Le RGPD par exemple, n’a pas vraiment été une surprise, mais plutôt une bonne nouvelle. Pour nous, les grands principes du RGPD étaient déjà en accord avec l’ADN d’OVHcloud. Nous avions mis l’accent sur la protection des données personnelles de nos clients bien avant l’entrée en vigueur du texte.

Aux États unis, OVHcloud a choisi de créer une entité entièrement séparée afin de protéger les clients européens de textes comme le Cloud Act. Est-ce que c’est une solution qui fonctionne ?

OVH aux Etats-Unis est séparé techniquement et juridiquement des autres filiales du groupe. Cela montre qu’il est possible d’opérer une telle séparation au sein d’un grand groupe.

Beaucoup de grands groupes mettent en place des logiques « follow the sun » afin d’assurer une présence 24/24 au travers de multiples entités situées dans différents pays. Ces sociétés sont aujourd’hui confrontées à des problématiques similaires.

Chez OVHcloud, la question de la territorialisation des données est essentielle, pour nous comme pour nos clients. Lorsque vous prenez un service OVHcloud, vous pouvez choisir la localisation des données. Ces différentes dimensions, séparation technique et territorialisation des données, sont devenues essentielles aujourd’hui pour les fournisseurs cloud.

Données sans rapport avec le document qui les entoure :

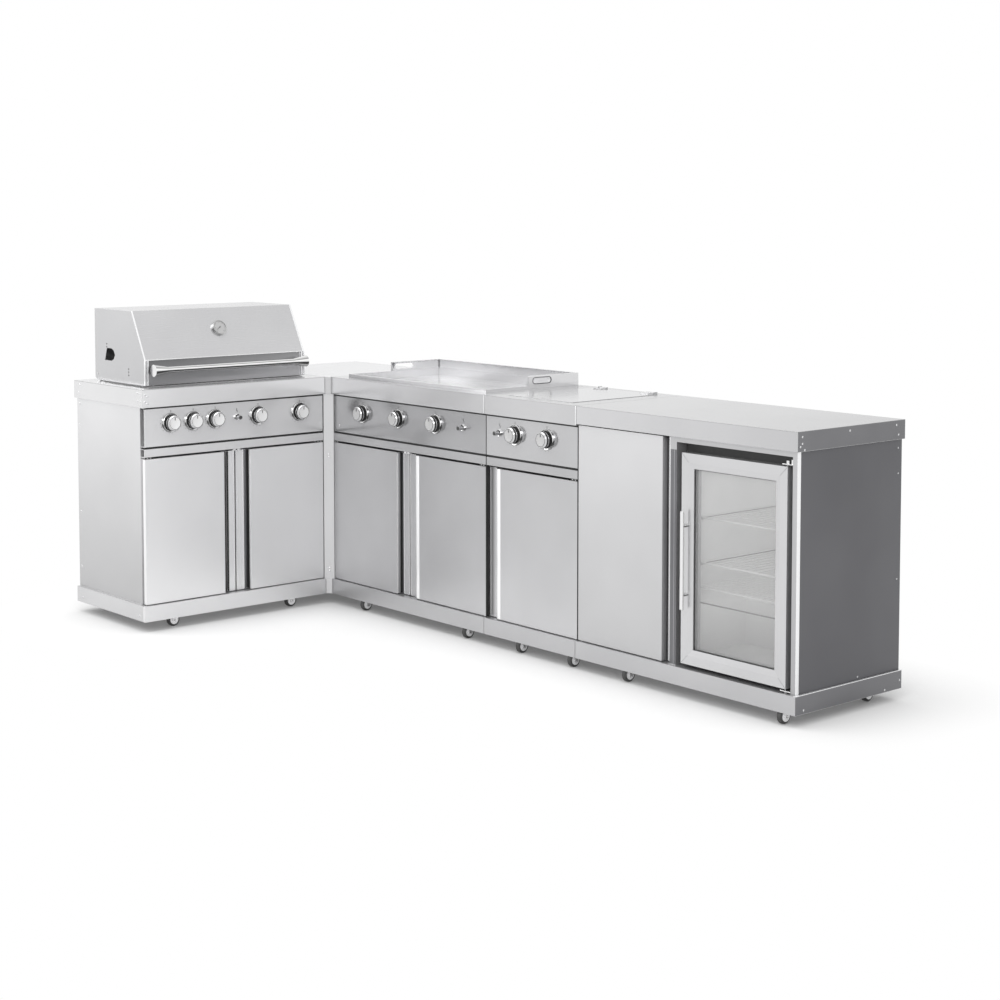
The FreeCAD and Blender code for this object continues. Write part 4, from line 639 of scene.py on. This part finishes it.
# Shadow gaps: dark seals lie in the open joints between the fascia, the control panels and the header rail,
# and between the modules. Thin bright strips cover the seams in the run's fascia.
CONTROL_HIGH, CONTROL_LOW = wing_high.z, wing_low.z
FASCIA_LOW, FASCIA_HIGH = CONTROL_HIGH + 0.004, 0.9185
SEAMS = (GRIDDLE_W, COLD_X - GRIDDLE_X)
seals = []
for module, width in (("grill", GRILL_W), ("griddle", GRIDDLE_W), ("side", SIDE_W)):
    seals.append(block(module, 0.001, width - 0.001, -0.0004, 0.020, CONTROL_HIGH - 0.0052,
                       CONTROL_HIGH + 0.0019, 0.0004))
    seals.append(block(module, 0.003, width - 0.003, 0.002, 0.020, CONTROL_LOW - 0.0078,
                       CONTROL_LOW - 0.0002, 0.0008))
for module, u in (("griddle", 0.002), ("grill", GRILL_W - 0.002)):
    seals.append(block(module, u - 0.0018, u + 0.0016, -0.0004, 0.012, CONTROL_LOW, CONTROL_HIGH, 0.0003))
for u in SEAMS:
    seals.append(block("griddle", u - 0.0019, u + 0.0019, -0.0006, 0.012, DOOR_LOW + 0.001, CONTROL_HIGH,
                       0.0003))
seals.append(block("cold", 0.4403, 0.4434, 0.004, 0.012, DOOR_LOW + 0.001, COLD_DOOR_HIGH, 0.0003))
make_piece("shadow_gap_seals", seals, groove_dark, "island")
seam_strips = [block("griddle", u - 0.0022, u + 0.0022, -0.0128, -0.0110, FASCIA_LOW, FASCIA_HIGH, 0.0004)
               for u in SEAMS]
make_piece("fascia_seam_strips", seam_strips, strip_metal, "island")
seam_shades = [block("griddle", u + 0.0024, u + 0.0042, -0.0126, -0.0112, FASCIA_LOW, FASCIA_HIGH, 0.0004)
               for u in SEAMS]
make_piece("fascia_seam_shades", seam_shades, wall_mid, "island")

# Divider stile: a darker satin cover of thin sheet stands beside the fridge opening. One paler fold line
# runs down its face.
STILE_LOW, STILE_HIGH = 0.1035, 0.8135
post_dark = steel("divider cover sheet", 0.15, 0.36, GRAIN_UP, metallic=0.5)
cover = block("cold", 0.4436, 0.4706, -0.0004, 0.0004, STILE_LOW, STILE_HIGH, 0.0002)
make_piece("divider_cover", [cover], post_dark, "island")
fold_line = block("cold", 0.4600, 0.4622, -0.0006, 0.0002, STILE_LOW, STILE_HIGH, 0.0002)
make_piece("divider_fold_line", [fold_line], wall_mid, "island")

# Control panels: polished sheet between the fascia and the header rail, which mirrors the knobs. The wing's
# panel faces the light and is the palest.
dress(["grill_control_panel"], steel("wing panel", 0.90, 0.20, GRAIN_ALONG_WING, streak=0.03))
dress(["griddle_control_panel"], steel("run panel", 0.43, 0.17, GRAIN_ALONG_RUN, streak=0.03))
dress(["side_control_panel"], steel("side panel", 0.52, 0.17, GRAIN_ALONG_RUN, streak=0.03))

# Knobs: turned metal with a pale brushed face, a polished rim and a dark waist, in a polished bezel ring.
# Polished round parts show a dark horizon and a bright upper side, as chrome does in a lit room.
CHROME_BANDS = [(0.0, grey(0.42)), (0.20, grey(0.56)), (0.30, grey(0.08)), (0.44, grey(0.10)),
                (0.485, grey(0.84)), (0.68, grey(0.97)), (0.76, grey(0.26)), (0.84, grey(0.62)),
                (1.0, grey(0.90))]
chrome, tree, output = fresh_material("polished chrome")
place = tree.nodes.new("ShaderNodeTexCoord")
turned = add_node(tree, "ShaderNodeSeparateXYZ", Vector=place.outputs["Normal"])
rise = spread(tree, turned.outputs["Z"], -1.0, 1.0)
speck = add_node(tree, "ShaderNodeTexNoise", Vector=place.outputs["Object"], Scale=700.0)
shine = ramp(tree, speck.outputs["Fac"], [(0.3, grey(0.06)), (0.7, grey(0.12))])
shader = add_node(tree, "ShaderNodeBsdfPrincipled", Metallic=1.0, Roughness=shine)
tree.links.new(ramp(tree, rise, CHROME_BANDS), shader.inputs["Base Color"])
tree.links.new(shader.outputs[0], output.inputs["Surface"])
dress(["knob_bezels"], chrome)
KNOB_Z = 0.787
KNOB_SETS = [("grill", (0.116, 0.214, 0.312, 0.508, 0.704)), ("griddle", (0.196, 0.425, 0.654)),
             ("side", (0.160, 0.330))]
knob_metal = steel("knob metal", 0.62, 0.16, GRAIN_UP, streak=0.03, edge_round=0.0008)
BRUSHED = {"bump": (0.06, 0.0002), "Metallic": 0.35, "Roughness": 0.30}
wing_face = coating("wing knob face", 900.0, 0.80, 0.97, **BRUSHED)
run_face = coating("run knob face", 900.0, 0.34, 0.72, **BRUSHED)
ink = coating("printed mark ink", 1500.0, 0.03, 0.07, Roughness=0.5)
FACE = [(0.0, 0.0002), (0.018, 0.0004), (0.0215, 0.0011), (0.0235, 0.0012), (0.0245, 0.0003),
        (0.0245, -0.001), (0.0, -0.001)]
FLUTE = [(0.0, 0.0024), (0.0008, 0.0021), (0.0010, 0.0), (0.0008, -0.0021), (0.0, -0.0024)]
FLUTE_R = 0.0288
DARK_BANDS = [
    [(0.0291, 0.0262), (0.0296, 0.0258), (0.0296, 0.0196), (0.0291, 0.0192), (0.0286, 0.0235)],
    [(0.0224, 0.0322), (0.0226, 0.0325), (0.0236, 0.0325), (0.0238, 0.0318), (0.0230, 0.0314)],
    [(0.0272, 0.0139), (0.0214, 0.0062), (0.0214, 0.0042), (0.0208, 0.0042), (0.0208, 0.0060),
     (0.0266, 0.0137)],
]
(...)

Pour un hébergeur, un engagement accru en matière de sécurité est-il compatible avec la protection des données de ses clients ?

Nous nous efforçons de travailler à la protection des données de nos clients : nous nous engageons à proposer à nos clients un environnement à l’état de l’art, et c’est le client qui dispose des clefs.

Nous avons bien sur un département Abuse et dès que nous avons connaissance d’un acte malveillant sur un de nos serveurs, nous intervenons. Mais nous refusons d’être intrusifs et nous n’espionnons pas nos clients. La surveillance n’est pas inévitable : on agit, on industrialise, mais nous restons réactifs sur les questions de sécurité. La protection des données n’est pas incompatible avec la sécurité.